Over the next 30–90 days, agricultural markets are likely to price a persistent risk premium linked to Hormuz transit uncertainty and further infrastructure attacks in the wider Gulf. Even if negotiations advance, shipping and insurance communities may require weeks or months of incident‑free passage before redeploying vessels at scale, implying prolonged tightness in tanker and bulker availability and structurally higher bunker-linked freight costs.

For the 2026 northern hemisphere planting and input season, sustained disruption to LNG and fuel supplies through Hormuz would transmit directly into nitrogen fertiliser pricing and on‑farm diesel costs, potentially curbing application rates and raising production risk for the 2026/27 grain and oilseed cycle. Market participants will closely track ceasefire implementation, mine clearance assurances, insurer positions on war‑risk cover, and any further strikes on energy and port infrastructure as key drivers of volatility across energy, freight and agri‑commodity curves.

CMB Market Insight

The current Hormuz and Gulf security crisis represents a structural rather than a transient shock to agricultural commodity markets, because it simultaneously affects core inputs (energy and fertiliser), critical shipping capacity and regional demand centres. For traders, importers and processors, the episode underscores the need to price in chokepoint risk more explicitly – via diversified origins and destinations, flexible freight strategies, and closer integration of energy and agri‑hedging.

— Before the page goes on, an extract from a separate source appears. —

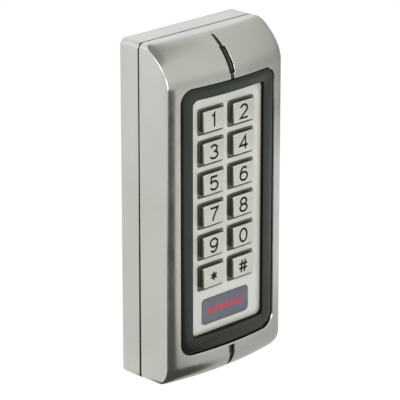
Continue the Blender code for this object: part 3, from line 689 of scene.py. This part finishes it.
# ---- pieces in the opening
def make_bezel_piece():
    """Dark frame round the plate, with both edges rounded."""
    outer = grown(BEZEL, 0, SIDE_STEPS)
    inner = grown(WINDOW, 0, SIDE_STEPS)
    outer_drop, inner_drop = BEZEL_DROPS
    span = (BEZEL[0] - WINDOW[0]) / 2
    edge = BEZEL_EDGE
    profile = [(inset / span, outer_drop + edge - rise) for inset, rise in quarter(edge)]
    profile += BEZEL_FACE
    profile += [(1 - inset / span, inner_drop + edge - rise)
                for inset, rise in reversed(quarter(edge))]
    rings = [crown_ring(blended(outer, inner, share), drop, BEZEL_LOW_SLOPE)
             for share, drop in profile]
    seat_reach = LEDGE + GAP
    seat = grown((*WINDOW[:3], WINDOW[3] + 1.5 - seat_reach), seat_reach, SIDE_STEPS)
    flange = grown((*BEZEL[:3], BEZEL[3] + 1 - BEZEL_FLANGE), BEZEL_FLANGE, SIDE_STEPS)
    step_depth = PLATE_FACE + GAP
    flange_front = BEZEL_BACK + BEZEL_FLANGE_THICK
    rings += [ring_at(inner, step_depth), ring_at(seat, step_depth), ring_at(seat, BEZEL_BACK),
              ring_at(flange, BEZEL_BACK), ring_at(flange, flange_front),
              ring_at(outer, flange_front)]
    return finish("bezel_frame_piece", loft(rings, closed=True), 25)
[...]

Until vessel flows through the strait normalise and Gulf energy infrastructure is demonstrably secure, agricultural markets are likely to maintain elevated sensitivity to geopolitical headlines from the region. Strategic positioning around fuel, fertiliser and freight exposures – rather than flat price alone – will be central to managing risk and capturing opportunity in the months ahead.